I thought of talking about the letter I sent to the Home Secretary this afternoon, but decided it was a matter between me, the Home Secretary, and my new-found resolution to be a better person. Besides, having made the effort to write the letter, I couldn’t be bothered to write a blog post about it as well. And then there was the matter of the names of the two African women who were the subject of said missive. They were African names and consequently difficult to spell. Having struggled over them once, I think that should be enough.

Maybe I should talk about tipping instead – the kind of tipping where you give money to waiting staff in restaurants and suchlike in recognition of their service (apart from in America, of course, where I gather it forms the major part of their remuneration no matter what the standard of service. But let’s not talk about America where the value system, and cultural mores generally, are something of a mind-boggling mystery to most of the rest of the world. And who am I to judge?)

I disagree with tipping. I think it should be banned. Why? Read on if you can be bothered.

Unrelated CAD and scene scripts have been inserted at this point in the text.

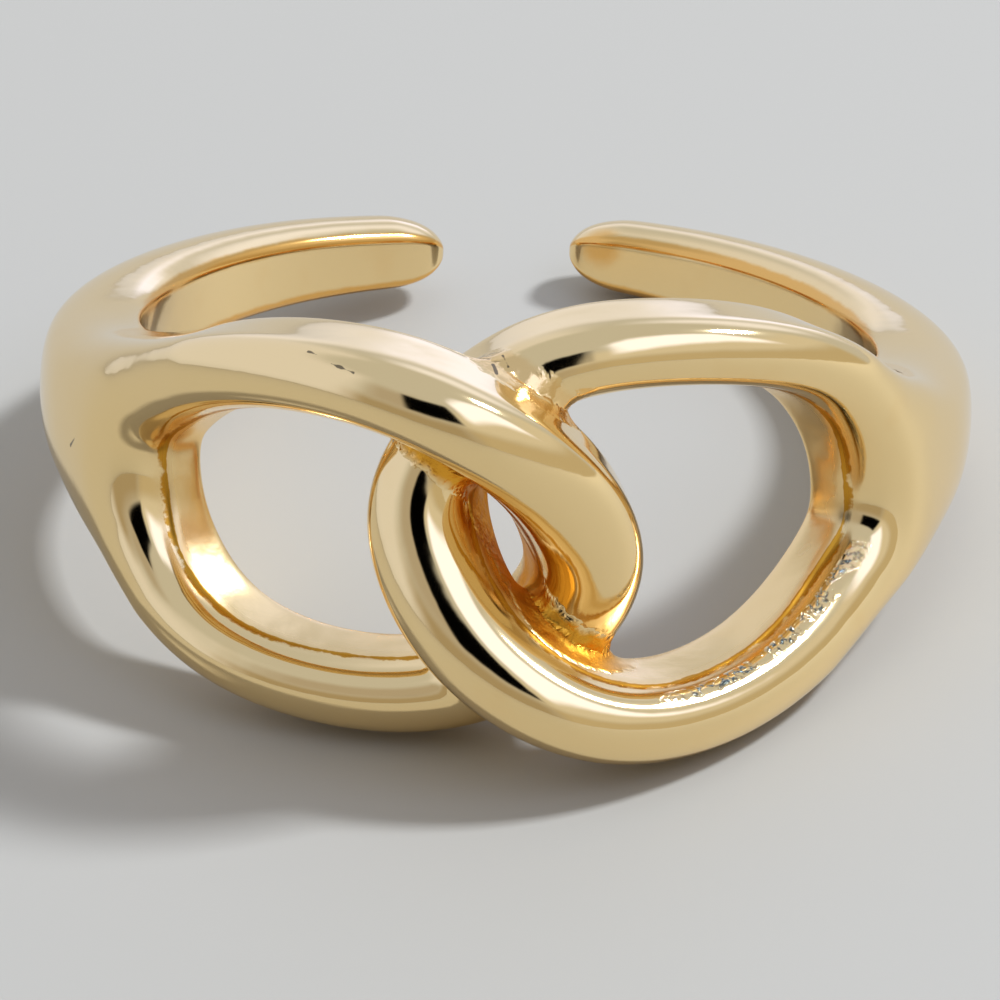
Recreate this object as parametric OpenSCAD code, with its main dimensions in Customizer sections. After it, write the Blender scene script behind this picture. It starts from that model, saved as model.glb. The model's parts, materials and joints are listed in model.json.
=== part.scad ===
// Adjustable open knot ring: one casting, two interlocked teardrop links at
// the front, a tapering band round each side and two free ends at the back.
// It lies on its side on Z = 0, resting on both links and one free end, with
// the knot towards -Y.

/* [Finger hole] */
// Inner diameter of the ring
inner_d = 17.2; // [16:0.1:19]

/* [Strands] */
// Part of a strand's section that is a straight wall before the dome starts
wall_share = 0.25; // [0.15:0.05:0.4]
// Squareness of the domed back, 1 for a half ellipse and less for squarer
dome_squareness = 0.8; // [0.6:0.05:1]

/* [Free ends] */
// Length over which each free end is rounded off
tip_round = 1.1; // [0.5:0.1:1.6]
// Size of the flat that is left at the very end, as a part of the section
tip_flat = 0.3; // [0.2:0.05:0.6]

/* [Resting pose] */
// Angle that the finger hole leans back from upright
rest_lean = 12.0; // [8:0.1:16]
// Angle that the ring leans towards its right side
rest_roll = 5.4; // [2:0.1:7]

/* [Resolution] */
// Sections along each link
link_sections = 76; // [48:2:90]
// Sections along each side of the band
band_sections = 38; // [24:2:60]
// Sections over the rounding of a free end
tip_sections = 6; // [4:1:8]
// Points over the domed back of a section
dome_points = 11; // [7:2:15]

/* [Hidden] */
hole_r = inner_d / 2;
hole_len = 40;
cut_depth = 0.3;
near = 0.002;

// Columns of the link table. Angles run round the finger hole from the middle
// of the front towards +X, heights along the hole, and a rise is measured out
// from the wall of the hole.
ANGLE = 0;
HEIGHT = 1;
INNER_RISE = 2;
CREST_RISE = 3;
WIDTH = 4;

// The left link, once round: its outer end, the upper strand that climbs over
// the other link, the turn at the middle, and the lower strand behind it.
LINK = [
    [-56.3,  1.10, 0.8, 2.95, 2.50],
    [-46.0,  2.33, 0.9, 3.05, 2.10],
    [-32.8,  3.49, 1.3, 3.70, 1.80],
    [-18.0,  4.03, 1.8, 4.50, 1.80],
    [ -7.0,  3.62, 2.1, 4.95, 2.06],
    [  4.3,  2.05, 1.8, 4.40, 2.40],
    [ 10.3,  0.10, 1.0, 3.55, 2.50],
    [ 11.4, -1.60, 0.2, 2.90, 2.20],
    [ -0.5, -3.85, 0.0, 2.30, 1.85],
    [-16.5, -4.40, 0.0, 2.30, 1.70],
    [-36.0, -4.10, 0.3, 2.70, 1.60],
    [-46.7, -3.10, 0.6, 2.75, 1.85],
    [-54.8, -1.35, 0.8, 2.95, 2.40]
];

// The left side of the band, from inside the link's outer end to the free
// end, with the same columns. Past the link its inner face is the wall of the
// hole, and it thins towards the free end.
BAND = [
    [ -50.0,  0.00, 0.9, 1.90, 4.20],
    [ -53.0,  0.00, 0.9, 2.88, 4.60],
    [ -60.0,  0.00, 0.6, 3.02, 4.60],
    [ -70.0,  0.00, 0.1, 2.70, 3.70],
    [ -85.0, -0.03, 0.0, 2.37, 2.65],
    [-112.0, -0.05, 0.0, 2.14, 2.20],
    [-144.0, -0.05, 0.0, 1.95, 1.95],
    [-171.0, -0.10, 0.0, 1.63, 1.50]
];

// Weights of a cubic B-spline on its four nearest control rows
function weights(u) = [
    pow(1 - u, 3) / 6,
    (3 * pow(u, 3) - 6 * pow(u, 2) + 4) / 6,
    (-3 * pow(u, 3) + 3 * pow(u, 2) + 3 * u + 1) / 6,
    pow(u, 3) / 6
];

// A closed table picks its rows round and round. An open one mirrors a row
// past each end, so that the curve starts and ends on its end rows.
function closed_row(table, i) = table[(i + len(table)) % len(table)];
function open_row(table, i) =
    let (last = len(table) - 1)
    i < 0 ? 2 * table[0] - table[-i]
        : i > last ? 2 * table[last] - table[2 * last - i] : table[i];

function blend(w, rows) = w[0] * rows[0] + w[1] * rows[1] + w[2] * rows[2] + w[3] * rows[3];

// One station of a link or of the band, with t from 0 to 1 along it
function link_station(t) =
    let (s = t * len(LINK), i = floor(s))
    blend(weights(s - i), [for (k = [-1:2]) closed_row(LINK, i + k)]);
function band_station(t) =
    let (s = t * (len(BAND) - 1), i = min(floor(s), len(BAND) - 2))
    blend(weights(s - i), [for (k = [-1:2]) open_row(BAND, i + k)]);

function outward(angle) = [sin(angle), -cos(angle), 0];
function around(angle) = [cos(angle), sin(angle), 0];
function unit(v) = v / norm(v);

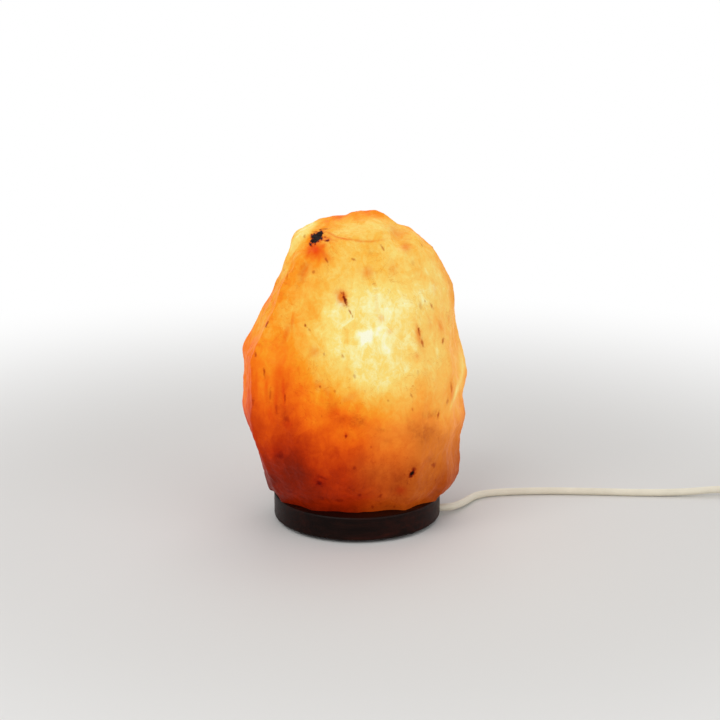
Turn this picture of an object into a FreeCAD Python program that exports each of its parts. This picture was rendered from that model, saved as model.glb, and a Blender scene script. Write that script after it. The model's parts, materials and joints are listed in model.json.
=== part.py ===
import FreeCAD, Part
import math
import os

# Salt crystal lamp: a hollow salt rock screwed to a round wooden base, with a clip-in bulb
# holder and its cord. Millimetres, +Z up. The origin is on the table under the base's middle,
# -Y faces the viewer and the cord leaves the base along +X.

Vector = FreeCAD.Vector
UP = Vector(0, 0, 1)
PAST = 1.0              # how far a cutting shape reaches past the faces that it opens

# ---- rock ----
CRYSTAL_HEIGHT = 188.6
CRYSTAL_WIDTH = 149.6
CRYSTAL_DEPTH = 123.0
BULB_BORE_RADIUS = 25.0
BULB_BORE_DEPTH = 125.0
SIDES = 12
FULLNESS = 0.2          # how far the sections swell from an ellipse towards a rectangle
LEAN = 0.12             # sideways shear of the sections, so that the left flank comes forward
GROUND_FOOT = 0.2       # share of the height over which the ground foot turns into raw rock
RIDGE_BACK = 14.0       # the ridge lies this far behind the middle
FRONT_SLOPE_ANGLE = 22.0
BACK_SLOPE_ANGLE = 34.0

# ---- base and feet ----
BASE_RADIUS = 56.0
BASE_THICKNESS = 16.0
BASE_EDGE_RADIUS = 1.5
FOOT_RADIUS = 5.0
FOOT_HEIGHT = 2.0
FOOT_CIRCLE = 47.0
FOOT_ANGLES = (45, 135, 225, 315)
RECESS_DEPTH = 8.0
BASE_SCREW_CIRCLE = 40.0
BASE_SCREW_ANGLES = (90, 210, 330)
BASE_SCREW_RADIUS = 1.75
BASE_SCREW_HEAD_RADIUS = 3.7
BASE_SCREW_HEAD_HEIGHT = 2.3
BASE_SCREW_LENGTH = 34.0
SCREW_SINK = 0.4        # heads lie this deep in their countersinks
SCREW_CLEARANCE = 0.05  # radial, wherever a screw passes through or bites

# ---- cord ----
CORD_DIAMETER = 5.0
CORD_EXIT_HEIGHT = 4.8
CORD_SPLIT = 50.0       # distance from the middle where the held cord becomes the free one
GROOVE_CLEARANCE = 0.7
CORE_RADIUS = 1.0
CORE_SPACING = 2.6
COIL_PITCH = 5.45       # centre to centre of neighbouring turns and of the two layers
COIL_RADIUS = 38.0
HALF_TURNS_IN = 7
HALF_TURNS_OUT = 6
COIL_CENTRE = (358.0, -39.0)
COIL_EXIT_RUN = 16.0    # straight, from the coil towards the plug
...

Tipping gives waiting staff a reason to be nice to you, but they shouldn’t need one. They should be nice to people because being nice is a nice way to be. So if a waiter or waitress is nice to you, you don’t know whether it’s because he or she is a nice person, or because they want you to give them some extra money to bolster their wages. And that makes the question of authenticity obscure. I like authenticity; in fact, I value it greatly. And that’s why I disagree with tipping.

In the unlikely event that anybody agrees with me, don’t worry about it. You’re just as sane as I am.

And pudding tonight was what it usually is – a thick piece of buttered toast with a liberal spreading of jam (or sometimes marmalade.) It’s a lot cheaper than trifle and you don’t have to worry about the Use By date.

(Actually, I’m still waiting for somebody to make me a baked Alaska. I’ve been waiting all my life and time is running out.)